My dumb temper

25 Jul

Recently, I have decided that I really want to work on me. I want to start eating right again, exercising and most of all making myself the best work candidate I can be.

One problem that I really want to correct is my horrible, terrible temper. I am the definition of an Irish stereotype. I get frustrated way too easily, over-think too many things, spend too much time getting angry.

It’s really a big problem. I want to be much more easy-going than I am, but I really struggle to stay calm in some situations. My boyfriend, Alex, is the most level-headed and rational person I’ve ever met, so I think his ability to always be calm sometimes drives me crazy.

Lately I have been considering options to calm down and stop being such a crazy bitch all the time. I was going to get one of those anger management books, but I feel like I might never read it unless it’s short and sweet. I also don’t want to turn into an over -the-top overly sensitive nerd, I just want to chill out a little.

One of the steps I definitely want to try and do is counting to ten. Deep breaths, stopping and thinking before I actually get mad and react. I also want to learn to be more accepting of people. I feel like I expect too much from people, and when they don’t meet my expectations I react by being immediately annoyed. Especially with driving.

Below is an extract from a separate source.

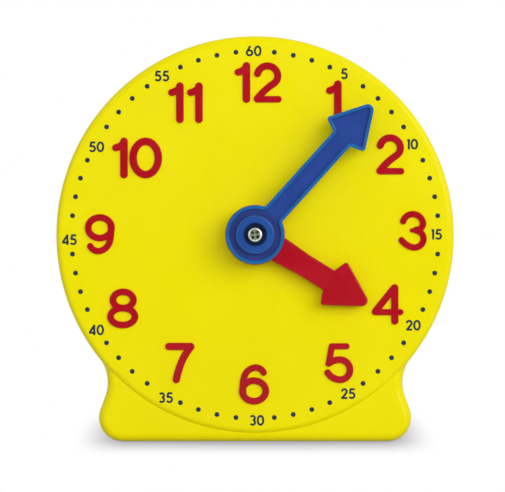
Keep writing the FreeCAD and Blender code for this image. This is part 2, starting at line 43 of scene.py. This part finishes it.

The other day I was driving and I realized that the people around me weren’t driving in a way that is supposed to please me, but in a way that they find is safest for themselves. Getting annoyed at little things that people do, like parking and misusing turn signals, is a waste of my time and energy. Everyone makes mistakes.

Here’s the thing: it’s plenty easy for me to sit here and talk about all this stuff now, but when I’m put in the heat of the moment I have to learn how to react appropriately. I feel like if I can learn to control my temper I can adjust and change into a person that I want to be.

Let’s see if I can actually do this, and if I fail, I’ll talk about it here. It’s almost like an addiction. One day at a time!